Aim:
Take all the material and copy it exactly.

Dataset extract:
----

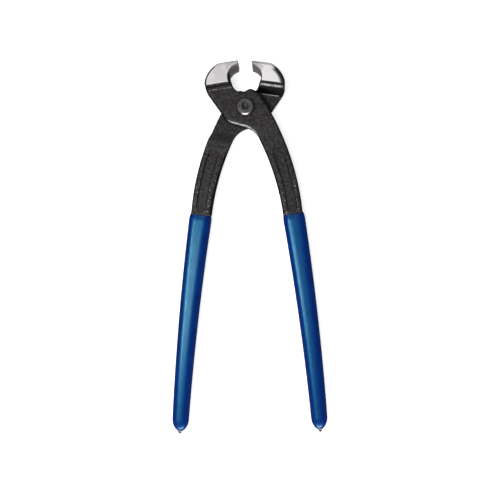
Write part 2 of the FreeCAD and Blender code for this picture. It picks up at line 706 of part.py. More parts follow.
fill_sheet()
rivet = make_rivet("pivot_rivet")
place(rivet, -size("opening_angle") / 2, False)
bodies = [rivet]
for end, turn, back_to_front, bore in (
    ("front", size("opening_angle") / 2, False, "Sizes.shank_radius + Sizes.shank_clearance"),
    ("rear", -size("opening_angle") / 2, True, "Sizes.shank_radius"),
):
    pieces = [
        make_lever(f"{end}_lever", bore),
        make_tip(f"{end}_carbide_tip"),
        make_braze(f"{end}_tip_braze"),
        make_grip(f"{end}_grip"),
    ]
    for piece in pieces:
        place(piece, turn, back_to_front)
    bodies += pieces
check_and_write(bodies)
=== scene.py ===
"""Looks of the tile nippers: steel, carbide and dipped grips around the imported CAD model.

Lengths are metres in the model's own frame: +Y to the jaws, +Z up, the pivot over the origin's Y line.
A lever's own frame has the pivot at its origin and the jaw closed, as in the CAD source.
"""
import json
import math

import bmesh
import bpy
from mathutils import Matrix, Vector, noise


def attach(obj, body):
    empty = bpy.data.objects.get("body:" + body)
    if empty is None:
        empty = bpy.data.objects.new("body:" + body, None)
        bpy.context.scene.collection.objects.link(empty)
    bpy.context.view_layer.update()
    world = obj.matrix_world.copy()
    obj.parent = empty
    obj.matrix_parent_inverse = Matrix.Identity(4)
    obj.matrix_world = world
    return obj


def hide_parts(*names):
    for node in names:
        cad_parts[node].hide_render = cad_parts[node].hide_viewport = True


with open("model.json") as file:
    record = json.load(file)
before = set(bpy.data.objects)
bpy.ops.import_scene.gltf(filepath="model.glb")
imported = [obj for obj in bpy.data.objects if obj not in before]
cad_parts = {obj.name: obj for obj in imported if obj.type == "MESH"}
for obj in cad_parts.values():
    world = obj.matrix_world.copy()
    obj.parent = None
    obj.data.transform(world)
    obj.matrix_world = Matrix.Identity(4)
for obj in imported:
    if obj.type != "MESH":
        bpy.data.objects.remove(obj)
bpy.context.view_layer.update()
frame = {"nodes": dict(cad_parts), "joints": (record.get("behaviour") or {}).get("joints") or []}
MM = 0.001
PIVOT = Vector(frame["joints"][0]["pos_m"])
OPENING = math.radians(16.4)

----

Result of this task:
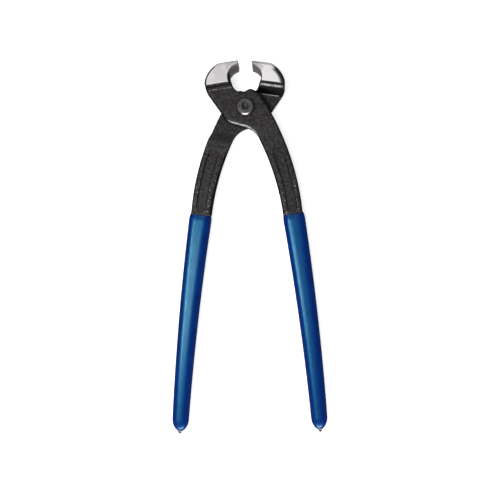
Write part 2 of the FreeCAD and Blender code for this picture. It picks up at line 706 of part.py. More parts follow.
fill_sheet()
rivet = make_rivet("pivot_rivet")
place(rivet, -size("opening_angle") / 2, False)
bodies = [rivet]
for end, turn, back_to_front, bore in (
    ("front", size("opening_angle") / 2, False, "Sizes.shank_radius + Sizes.shank_clearance"),
    ("rear", -size("opening_angle") / 2, True, "Sizes.shank_radius"),
):
    pieces = [
        make_lever(f"{end}_lever", bore),
        make_tip(f"{end}_carbide_tip"),
        make_braze(f"{end}_tip_braze"),
        make_grip(f"{end}_grip"),
    ]
    for piece in pieces:
        place(piece, turn, back_to_front)
    bodies += pieces
check_and_write(bodies)
=== scene.py ===
"""Looks of the tile nippers: steel, carbide and dipped grips around the imported CAD model.

Lengths are metres in the model's own frame: +Y to the jaws, +Z up, the pivot over the origin's Y line.
A lever's own frame has the pivot at its origin and the jaw closed, as in the CAD source.
"""
import json
import math

import bmesh
import bpy
from mathutils import Matrix, Vector, noise


def attach(obj, body):
    empty = bpy.data.objects.get("body:" + body)
    if empty is None:
        empty = bpy.data.objects.new("body:" + body, None)
        bpy.context.scene.collection.objects.link(empty)
    bpy.context.view_layer.update()
    world = obj.matrix_world.copy()
    obj.parent = empty
    obj.matrix_parent_inverse = Matrix.Identity(4)
    obj.matrix_world = world
    return obj


def hide_parts(*names):
    for node in names:
        cad_parts[node].hide_render = cad_parts[node].hide_viewport = True


with open("model.json") as file:
    record = json.load(file)
before = set(bpy.data.objects)
bpy.ops.import_scene.gltf(filepath="model.glb")
imported = [obj for obj in bpy.data.objects if obj not in before]
cad_parts = {obj.name: obj for obj in imported if obj.type == "MESH"}
for obj in cad_parts.values():
    world = obj.matrix_world.copy()
    obj.parent = None
    obj.data.transform(world)
    obj.matrix_world = Matrix.Identity(4)
for obj in imported:
    if obj.type != "MESH":
        bpy.data.objects.remove(obj)
bpy.context.view_layer.update()
frame = {"nodes": dict(cad_parts), "joints": (record.get("behaviour") or {}).get("joints") or []}
MM = 0.001
PIVOT = Vector(frame["joints"][0]["pos_m"])
OPENING = math.radians(16.4)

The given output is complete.